= Social Security (play) =

Play by Andrew Bergman

Social Security production logo

Social Security is a play by Andrew Bergman.

The lives of trendy Manhattan art gallery owners Barbara and David Kahn are upended when her Mineola housewife sister Trudy deposits their eccentric mother Sophie on the couple's doorstep while she and her husband Martin head to Buffalo to rescue their sexually precocious college student daughter from a menage a trois with two men. Barbara and David introduce Sophie to suave nonagenarian artist Maurice Koenig, who offers to paint her portrait and soon begins to brighten her life in ways she never expected in her twilight years.

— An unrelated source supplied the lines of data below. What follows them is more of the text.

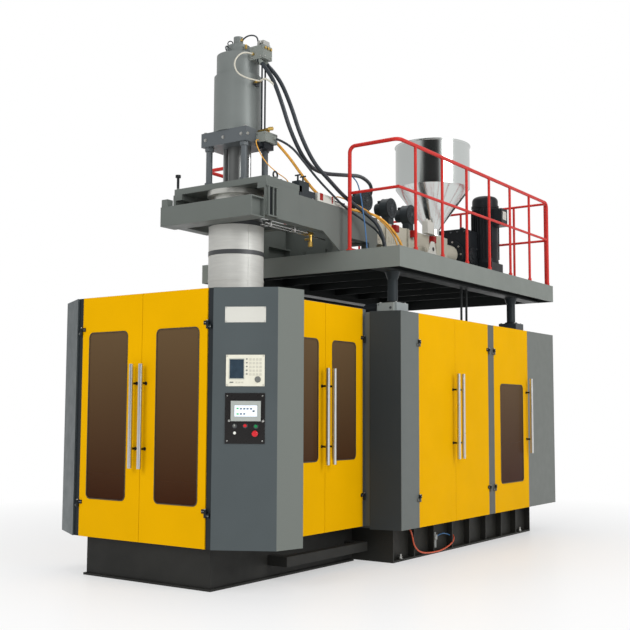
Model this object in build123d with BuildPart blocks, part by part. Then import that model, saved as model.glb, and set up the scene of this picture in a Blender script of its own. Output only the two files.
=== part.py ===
from build123d import *
import os
from math import hypot, radians, tan

os.makedirs("parts", exist_ok=True)

# Accumulator-head blow moulding machine, in millimetres.
# The origin lies on the floor under the die axis. +X is the control side, +Y the extruder end, +Z up.

# Housing sheets, doors and their fittings
SHEET = 3.0
SKIN = 2.0
DOOR_DEPTH = 32.0
DOOR_GAP = 4.0
STOP_GAP = 1.0
PANE_THICKNESS = 4.0
PANE_LAP = 18.0
WINDOW_CORNER = 45.0
HANDLE_RADIUS = 20.0
HANDLE_LENGTH = 935.0
HANDLE_OUT = 72.0
HANDLE_FROM_SEAM = 56.0
HANDLE_HEIGHT = 1488.0
STANDOFF_RADIUS = 10.0
STANDOFF_SPACING = 586.0
HINGE_HEIGHT = 70.0
HINGE_RADIUS = 12.0
HINGE_PIN_RADIUS = 6.0
HINGE_STRAP = 38.0
HINGE_STRAP_THICKNESS = 8.0
HINGE_FROM_EDGE = 10.0
HINGE_OUT = 14.0
HINGE_BOTTOM_INSET = 300.0
HINGE_TOP_INSET = 320.0
PIN_CLEARANCE = 0.1
SLIDE_CLEARANCE = 0.3

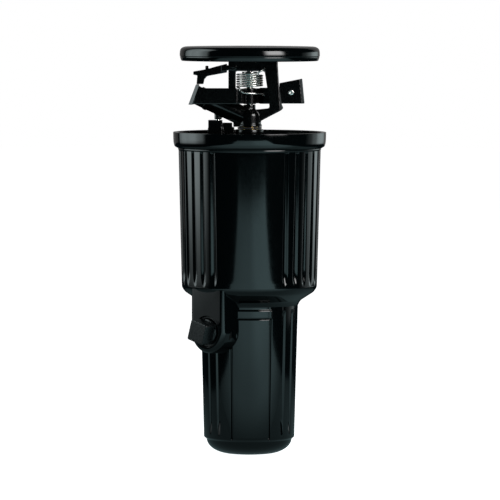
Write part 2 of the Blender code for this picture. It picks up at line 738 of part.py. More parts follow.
def build_bearing(joint):
    nipple_top = HUB_BORE_TOP - GAP
    profile = [
        (NIPPLE_BORE, nipple_top),
        (NIPPLE_RADIUS, nipple_top),
        (NIPPLE_RADIUS, NIPPLE_FLANGE_TOP),
        (NIPPLE_FLANGE_RADIUS, NIPPLE_FLANGE_TOP),
        (NIPPLE_FLANGE_RADIUS, NIPPLE_FLANGE_FOOT),
        (NIPPLE_BORE, NIPPLE_FLANGE_FOOT),
    ]
    as_part(turned("bearing_nipple", profile, RING_STEPS), joint, BRASS)
    upper_radius = HUB_LIP_RADIUS - 0.1 * MM
    upper = ring("upper_bearing_washer", upper_radius, SLEEVE_BORE, SLEEVE_TOP + GAP, HUB_FOOT - GAP)
    as_part(upper, joint, RUBBER)
    lower_radius = NIPPLE_FLANGE_RADIUS + 0.1 * MM
    lower_foot = BEARING_SPRING_TOP + BEARING_SPRING_WIRE + GAP
    lower = ring("lower_bearing_washer", lower_radius, SLEEVE_BORE, lower_foot, SLEEVE_FOOT - GAP)
    as_part(lower, joint, RUBBER)
    spring_ends = (BEARING_SPRING_FOOT, BEARING_SPRING_TOP)
    spring = coil("bearing_spring", BEARING_SPRING_RADIUS, BEARING_SPRING_WIRE, *spring_ends, 2.5)
    as_part(spring, joint, STEEL)


def build_nozzle(joint):
    """A tapered jet pushed into the barrel's end."""
    profile = [
        (NOZZLE_ORIFICE, 0.0),
        (NOZZLE_RADIUS, 0.0),
        (NOZZLE_RADIUS, -NOZZLE_LENGTH),
        (NOZZLE_RADIUS - 1.0 * MM, -NOZZLE_LENGTH),
        (NOZZLE_ORIFICE, -4.0 * MM),
    ]
    nozzle = turned("nozzle", profile, 24)
    tilt = Matrix.Rotation(BARREL_LIFT - math.pi / 2, 4, "Y")
    end = Matrix.Translation(barrel_point(BARREL_LENGTH - 0.5 * MM))
    nozzle.matrix_world = end @ tilt
    as_part(nozzle, joint, GREY_PLASTIC)


def build_cap(joint):
    underside_edge = CAP_UNDERSIDE - 1.2 * MM
    profile = [
        (0.0, CAP_CENTRE_TOP),
        (CAP_CENTRE_RADIUS - 1.2 * MM, CAP_CENTRE_TOP),
        (CAP_CENTRE_RADIUS, CAP_TOP),
        (CAP_RADIUS - 3.0 * MM, CAP_TOP),
        (CAP_RADIUS - 0.9 * MM, CAP_TOP - 0.9 * MM),
        (CAP_RADIUS, CAP_TOP - 3.0 * MM),
        (CAP_RADIUS, CAP_FOOT + 1.6 * MM),
        (CAP_RADIUS - 0.8 * MM, CAP_FOOT),
        (CAP_RADIUS - 2.2 * MM, CAP_FOOT),
        (CAP_RADIUS - 2.2 * MM, underside_edge - 2 * MM),
        (CAP_RADIUS - 4.2 * MM, underside_edge),
        (CAP_CENTRE_RADIUS, CAP_UNDERSIDE),
        (0.0, CAP_UNDERSIDE),
    ]
    cap = turned("cap", profile, CASE_STEPS, closed=False)
    holes = []
    above = CAP_CENTRE_TOP + CUT_MARGIN
    for name, x in CAP_SCREW_PLACES.items():
        way_foot = (x, 0, CAP_UNDERSIDE - CUT_MARGIN)
        through = rod(name + "_way", SCREW_SHANK_RADIUS + GAP, way_foot, (x, 0, above))
        recess_foot = (x, 0, SCREW_HEAD_FOOT - GAP)
        recess = rod(name + "_recess", SCREW_HEAD_RADIUS + GAP, recess_foot, (x, 0, above))
        holes += [through, recess]
        profile = [
            (0.0, SCREW_HEAD_TOP),
            (SCREW_HEAD_RADIUS, SCREW_HEAD_TOP),
            (SCREW_HEAD_RADIUS, SCREW_HEAD_FOOT),
            (SCREW_SHANK_RADIUS, SCREW_HEAD_FOOT),
            (SCREW_SHANK_RADIUS, SCREW_FOOT),
            (0.0, SCREW_FOOT),
        ]
        screw = turned(name, profile, PIN_STEPS, closed=False)
        screw.location = (x, 0, 0)
        as_part(screw, joint, STEEL)
    as_part(combine(cap, cut=holes), joint, BLACK_GLOSS)


def build_pins(joint):
    """The arm's upright pin, the trip lever's pin, the deflector's pin and the spring's retainer."""
    fulcrum = rod("fulcrum_pin", PIN_RADIUS, (0, 0, PIN_FOOT), (0, 0, PIN_TOP))
    as_part(fulcrum, joint, STEEL)
    retainer = ring("spring_retainer", RETAINER_RADIUS, PIN_RADIUS + GAP, RETAINER_FOOT, RETAINER_TOP)
    as_part(retainer, joint, STEEL)

    trip_profile = [
        (0.0, TRIP_PIN_TOP),
        (TRIP_PIN_RADIUS, TRIP_PIN_TOP),
        (TRIP_PIN_RADIUS, TRIP_PIN_HEAD_TOP),
        (TRIP_PIN_HEAD_RADIUS, TRIP_PIN_HEAD_TOP),
        (TRIP_PIN_HEAD_RADIUS, TRIP_PIN_HEAD_FOOT),
        (0.0, TRIP_PIN_HEAD_FOOT),
    ]
    trip_pin = turned("trip_pivot_pin", trip_profile, PIN_STEPS, closed=False)
    trip_pin.location = (TRIP_X, 0, 0)
    as_part(trip_pin, joint, STEEL)

    hinge_x, hinge_z = DEFLECTOR_HINGE
    ends = ((hinge_x, -DEFLECTOR_PIN_HALF, hinge_z), (hinge_x, DEFLECTOR_PIN_HALF, hinge_z))
    as_part(rod("deflector_pin", DEFLECTOR_PIN_RADIUS, *ends), joint, BLACK_MATTE)


def build_arm_spring(joint):
    spring_ends = (ARM_SPRING_FOOT, ARM_SPRING_TOP)
    turns = (ARM_SPRING_TURNS, 8)
    spring = coil("arm_spring", ARM_SPRING_RADIUS, ARM_SPRING_WIRE, *spring_ends, *turns)
    as_part(spring, joint, STEEL)


# Impact arm


def build_arm(joint):
    """The swinging arm: past the barrel's front to the vane in the jet, past the back to the tail."""
    hub = rod("impact_arm", ARM_HUB_RADIUS, (0, 0, ARM_FOOT), (0, 0, ARM_TOP - PANEL_INSET), RING_STEPS)
    web_foot = ARM_FOOT + WEB_INSET
    web_top = ARM_TOP - WEB_INSET
    front_inside = ARM_FRONT + ARM_THICKNESS
    back_inside = ARM_BACK - ARM_THICKNESS

    front_web_outline = [(-2.6, -3.6), (-4.2, 0.0), (-12.0, -7.9), (-12.0, -10.3), (-5.6, -10.3)]
    front_web = plate("front_web", [front_web_outline], web_foot, web_top, upright=False)
    front_panel_outline = [
        (-9.0, ARM_FOOT / MM),
        (-9.0, ARM_TOP / MM),
        (-33.0, ARM_TOP / MM),
        (-36.2, 262.6),
        (-41.0, ARM_FOOT / MM),
    ]
    front_panel = plate("front_panel", [front_panel_outline], ARM_FRONT, front_inside)
    vane_outline = [(-38.3, 263.2), (-35.9, 263.2), (-40.7, 249.0), (-43.6, 249.0)]
    vane = plate("vane", [vane_outline], ARM_FRONT - PANEL_INSET, VANE_BACK)

    back_web_outline = [(-1.0, 3.9), (3.4, 2.4), (10.4, 6.3), (10.4, 8.3), (7.6, 8.3)]
    back_web = plate("back_web", [back_web_outline], web_foot, web_top, upright=False)
    back_low = (BACK_PANEL_START, back_inside, ARM_FOOT)
    back_panel = block("back_panel", back_low, (BACK_PANEL_END, ARM_BACK, ARM_TOP))
    tail_outline = [(21.2, 249.5), (39.2, 249.5), (37.5, 267.2), (21.2, 264.0)]
    tail = plate("tail", [tail_outline], back_inside - PANEL_INSET, TAIL_BACK)

    bore = rod("arm_bore", ARM_BORE, (0, 0, ARM_FOOT - CUT_MARGIN), (0, 0, ARM_TOP + CUT_MARGIN))
    rivet_x, rivet_z = RIVET_PLACE
    hole_ends = ((rivet_x, 0, rivet_z), (rivet_x, TAIL_BACK + CUT_MARGIN, rivet_z))
    rivet_hole = rod("rivet_hole", RIVET_HOLE_RADIUS, *hole_ends)
    joined = [front_web, front_panel, vane, back_web, back_panel, tail]
    as_part(combine(hub, joined, [bore, rivet_hole]), joint, BLACK_MATTE)

    bushing = ring("arm_bushing", ARM_BORE - GAP, PIN_RADIUS + GAP, ARM_FOOT, ARM_TOP, PIN_STEPS)
    as_part(bushing, joint, BRASS)
    build_tail_rivet(joint, back_inside - PANEL_INSET)


def build_tail_rivet(joint, front_face):
    """A rivet through the arm's tail, a head on each face."""
    near = front_face - GAP
    far = TAIL_BACK + GAP
    profile = [
        (0.0, far + RIVET_HEAD_HEIGHT),
        (RIVET_HEAD_RADIUS, far + RIVET_HEAD_HEIGHT),
        (RIVET_HEAD_RADIUS, far),
        (RIVET_SHANK_RADIUS, far),
        (RIVET_SHANK_RADIUS, near),
        (RIVET_HEAD_RADIUS, near),
        (RIVET_HEAD_RADIUS, near - RIVET_HEAD_HEIGHT),
        (0.0, near - RIVET_HEAD_HEIGHT),
    ]
    rivet = turned("tail_rivet", profile, PIN_STEPS, closed=False)
    rivet_x, rivet_z = RIVET_PLACE
    lay_down = Matrix.Rotation(math.radians(-90), 4, "X")
    rivet.matrix_world = Matrix.Translation((rivet_x, 0, rivet_z)) @ lay_down
    as_part(rivet, joint, STEEL)


# Trip lever


def build_trip_lever(joint):
    """The lever under the barrel that the collars' tabs flip, to reverse the head."""
    tall_outline = [(-29.8, -4.6), (-19.9, -4.6), (-17.3, -2.4), (-17.3, 2.4), (-19.9, 4.6), (-29.8, 4.6)]
    body = plate("trip_lever", [tall_outline], TRIP_FOOT, TRIP_TOP, upright=False)
    shelf_low = (TRIP_SHELF_START, -TRIP_SHELF_HALF, TRIP_SHELF_FOOT)
    shelf = block("trip_shelf", shelf_low, (TRIP_SHELF_END, TRIP_SHELF_HALF, TRIP_SHELF_TOP))
    ledge = block("trip_ledge", shelf_low, (TRIP_LEDGE_END, TRIP_SHELF_HALF, TRIP_LEDGE_TOP))
    notch_low = (TRIP_NOTCH_START, -CUT_MARGIN, TRIP_SHELF_TOP)
    notch = block("trip_notch", notch_low, (TRIP_LEDGE_END, CUT_MARGIN, TRIP_TOP + CUT_MARGIN))
    bore_ends = ((TRIP_X, 0, TRIP_FOOT - CUT_MARGIN), (TRIP_X, 0, TRIP_TOP + CUT_MARGIN))
    bore = rod("trip_bore", TRIP_PIN_RADIUS + GAP, *bore_ends)
    as_part(combine(body, [shelf, ledge], [notch, bore]), joint, BLACK_MATTE)
    spring_ends = (TRIP_SPRING_FOOT, TRIP_SPRING_TOP)
    centre = (TRIP_X, 0.0)
    spring = coil("trip_spring", TRIP_SPRING_RADIUS, TRIP_SPRING_WIRE, *spring_ends, 3.5, centre=centre)
    as_part(spring, joint, STEEL)


# Deflector


def build_deflector(joint):
    """A sloping bar with a hanging flap, forked round the bridge's left leg."""
    bar_outline = [
        (-16.2, 278.0),
        (-24.8, 275.8),
        (-29.4, 274.4),
        (-29.4, 276.5),
        (-31.6, 276.5),
        (-31.6, 273.9),
        (-40.2, 272.4),
        (-40.2, 270.2),
        (-37.3, 269.7),
        (-37.9, 263.5),
        (-32.9, 263.5),
        (-32.2, 267.0),
        (-30.2, 269.2),
        (-16.2, 271.8),
    ]
    bar = plate("distance_deflector", [bar_outline], -BAR_HALF, BAR_HALF)
    yoke = block("yoke", (-20.0 * MM, -EAR_OUTSIDE, 272.6 * MM), (-16.3 * MM, EAR_OUTSIDE, 276.9 * MM))
    hinge_x, hinge_z = DEFLECTOR_HINGE
    ears = []
    hole_radius = DEFLECTOR_PIN_RADIUS + GAP
    for side in (-1, 1):
        low, high = sorted((side * EAR_INSIDE, side * EAR_OUTSIDE))
        ear_low = (-18.0 * MM, low, hinge_z - 2.6 * MM)
        ears.append(block("ear_plate", ear_low, (hinge_x, high, hinge_z + 0.8 * MM)))
        disc_ends = ((hinge_x, low, hinge_z), (hinge_x, high, hinge_z))
        ears.append(rod("ear_disc", EAR_DISC_RADIUS, *disc_ends))
    hole_ends = ((hinge_x, -CUT_MARGIN * 2, hinge_z), (hinge_x, CUT_MARGIN * 2, hinge_z))
    hole = rod("ear_hole", hole_radius, *hole_ends)
    as_part(combine(bar, [yoke] + ears, [hole]), joint, BLACK_MATTE)


def build():
    build_case()
    build_side_plug()
    build_riser_guide()

    riser = new_joint("riser_slide_axis", (0, 0, BASE_BOTTOM))
    build_riser(riser)

    collar_joints = {}
    for name, foot in COLLAR_FEET.items():
        collar_joints[name] = new_joint(name + "_axis", (0, 0, foot))
    build_trip_collars(collar_joints)

    head = new_joint("head_turn_axis", (0, 0, HUB_FOOT))
    build_drive_body(head)
    build_bearing(head)
    build_nozzle(head)
    build_pins(head)
    build_arm_spring(head)
    build_cap(head)

    build_arm(new_joint("arm_swing_axis", (0, 0, ARM_FOOT)))
    build_trip_lever(new_joint("trip_lever_axis", (TRIP_X, 0, TRIP_FOOT)))
    hinge_x, hinge_z = DEFLECTOR_HINGE
    build_deflector(new_joint("deflector_axis", (hinge_x, 0, hinge_z)))


build()
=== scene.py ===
"""The looks of a pop-up impact sprinkler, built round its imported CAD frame.

Outlines are in millimetres and everything else is in metres. The camera stands on the -Y side and
the nozzle points to -X. Each piece rides on the CAD body that it belongs to.
"""

import math

import bmesh
import bpy
from mathutils import Matrix, Vector


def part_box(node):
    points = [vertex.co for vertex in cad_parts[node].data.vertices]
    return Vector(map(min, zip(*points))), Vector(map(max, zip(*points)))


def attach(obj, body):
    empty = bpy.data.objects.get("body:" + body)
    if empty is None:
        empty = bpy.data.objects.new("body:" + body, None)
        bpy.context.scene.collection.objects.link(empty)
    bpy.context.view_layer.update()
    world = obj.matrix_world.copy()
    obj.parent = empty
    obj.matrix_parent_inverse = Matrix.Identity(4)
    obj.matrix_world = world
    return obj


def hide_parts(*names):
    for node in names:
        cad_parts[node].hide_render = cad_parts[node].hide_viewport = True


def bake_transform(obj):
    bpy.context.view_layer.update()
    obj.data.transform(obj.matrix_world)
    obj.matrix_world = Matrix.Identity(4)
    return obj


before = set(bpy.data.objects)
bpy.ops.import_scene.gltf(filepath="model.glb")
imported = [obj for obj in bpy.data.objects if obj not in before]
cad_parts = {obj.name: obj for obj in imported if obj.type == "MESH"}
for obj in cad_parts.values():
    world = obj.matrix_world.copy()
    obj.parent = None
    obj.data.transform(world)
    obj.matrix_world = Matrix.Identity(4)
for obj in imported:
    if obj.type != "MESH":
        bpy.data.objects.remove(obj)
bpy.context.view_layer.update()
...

After twenty-six previews, the Broadway production, directed by Mike Nichols, opened on April 17, 1986, at the Ethel Barrymore Theatre, where it ran for 388 performances. The cast included Marlo Thomas as Barbara, Ron Silver as David, Joanna Gleason as Trudy, Olympia Dukakis as Sophie, Stefan Schnabel as Maurice, and Kenneth Welsh as Martin. Later in the run, Marilu Henner and Cliff Gorman assumed the roles of Barbara and David. Valerie Harper was originally hired to replace Marlo Thomas, but Harper quit during rehearsals and was replaced by Henner.

Drama Desk Awards went to Gleason for Outstanding Featured Actress in a Play and Tony Walton for Outstanding Set Design.